I have decided to write a little blog summarising things that I have learned, and to both mark and draw a line under this episode in my life. I thank you.

That cat could write!
'The Shadow Over Innsbrook', 'The Colour Out of Space' and 'The Whisperer in Darkness' are the best horror stories, maaaaaaaybe even the best short stories that I have ever read. This despite 'The Shadow' being about, like, fishmen, 'The Colour…' not even much actually happening, and 'The Whisperer' being one of those stories where everyone is so inept at self-preservation that you're holding back a burning desire to have 'a word'. But they are magnificent, I think to a large extent works of psychogeography, reclaiming New England as a sort of liminal hinterland where supernatural and science fiction are blurred and where Lovecraft uses America's age almost virtuosically – because a decaying two-centuries-old colonial town or city isn't something we have in Britain, because we have no real sense that there were things here before us, whereas in America you absolutely know that. I guess ultimately Lovecraft's whole 'thing' is rooted in mankind's insignificance/transience and the new world – which was 100 years newer back then – is a better illustrative model for our temporal insignificance than, I dunno, Egypt. Or York. Also he could also write about trees very well. And 'The Shadow Over Innsbrook' has a really good chase scene. 

Except not about dreams!

Some of his writing is inescapably pish, and it was an occasionally slightly masochistic experience reading through multiple Penguin collections of his work as it was kind of the same deal each time - the really good stuff at the end (if he'd lived another ten years etc…) the early, pre-Cthulu Mythos stuff is a bit more like conventional horror but largely decent. And then dear me: sort of a third to halfway through depending on the book, there are these staggeringly flouncy stories about posh men having florid adventures in the sort of ridiculous fantasy lands that make Tolkien's Middle Earth look like something out of Kes. Apparently it was all written under the influence of some guy called Lord Dunsany, who was presumably a total arsehole. The only alright one is The Dream Quest of Unknown Kadath. which is so mental that it sort of carries it off, partly because it was written at the point where his writing was transitioning to sci-fi and just generally getting a lot better, partly because at points he appeared to be taking the piss quite heavily (there is an awful lot about heroic armies of cats).

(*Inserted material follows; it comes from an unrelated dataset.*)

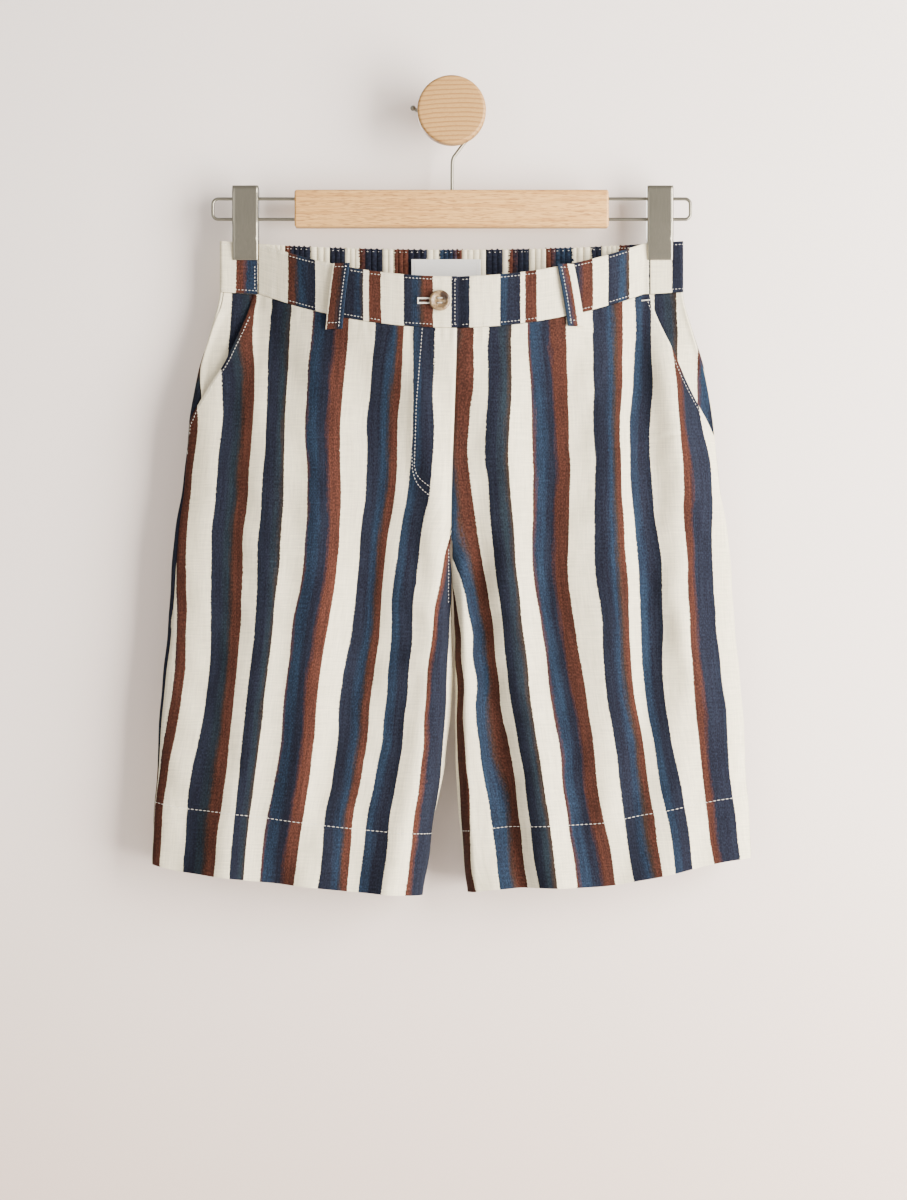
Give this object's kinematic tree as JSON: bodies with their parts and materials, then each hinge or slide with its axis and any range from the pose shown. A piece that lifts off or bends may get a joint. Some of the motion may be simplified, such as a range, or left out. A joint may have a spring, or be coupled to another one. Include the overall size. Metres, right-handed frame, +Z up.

Everyone – EVERYONE – is always like 'HP Lovecraft was a massive racist', which is at the very least one of my excuses for not bothering with his letters etc. Is his fiction writing racist? Er, I mean, kind of, I wouldn't so much say he was explicitly pro-white as explicitly anti everyone else. He talks about 'degenerate negroes' and in the occasional vision of the future, the earth is always ruled by an impossibly cruel etc Asian empire. But he doesn't have many bad guys of colour, and does have some minor good guys of colour – I'm sure he was really very racist as a person, but his work is at the very least not so racist that it's a problem (it's interesting, by the by, that we demand fairly stringent moral standards from living artists - is there a maximum we would tolerate from a dead person, provided they hadn't left a Hitler-style legacy of grief?).

I'll tell you who might be aggrieved, mind: Eskimos. Having lived in Canada back when Canadians were still nice I know that's not a very PC word, but I use it because it's amusing the Lovecraft insists on calling the Inuit peoples 'Esquimaux', an archaic French spelling. There is something funny about this, but even funnier how they crop up very occasionally as a sort of byword for pure, prehistorical evil and apocalyptic cults. He basically seems to think that they were the most evil bastards on the entire planet. I would think literally the only reason for this is that they live in the sort of desolate places that Lovecraft liked to imagine to be concealing relics of alien civilisations, but still, the notion that the worst people on the entire planet are Eskimos is a pretty chucklesome trope.

History's greatest footnote
In the form you are reading it, this is the worst point ever, though I will update it into brilliance one day, but in 'The Thing On the Doorstep and Other Weird Stories' (my copy is packed away at the moment due to house move gubbins), editor ST Joshie has made a footnote in the story 'The Case of Charles Dexter Ward' to say that the birthday of one of the characters in it is the same as one of Lovecraft's friends, only Lovecraft was wrong about his friend's birthday... this FURTHER links to a note about an entire paper/essay called something like '[Friend X's birthday] and why HP Lovecraft was wrong about the date'. This is delightful, in that a) why would the date of his friend's birthday be interesting enough to Lovecraft to work into a story? b) while I have no idea as to its length, how in hells is it possible that there was enough mileage in this misapprehension for somebody to write an entire essay? I'm sure there's a really boring answer to both of these things, which is why I fully intend to never find out.

Sci-fi poetry
Despite his sci-fi stuff being his best stuff, I can't really bring myself to read his sonnets cycle 'Fungi from Yuggoth' (srsly) but I'm in principle pretty happy about its existence.

Errrrrr, so there you go, probably I should have done something terribly clever and written this up in the style of a Lovecraft story but whatever. I have completed Lovecraft, this was my book report.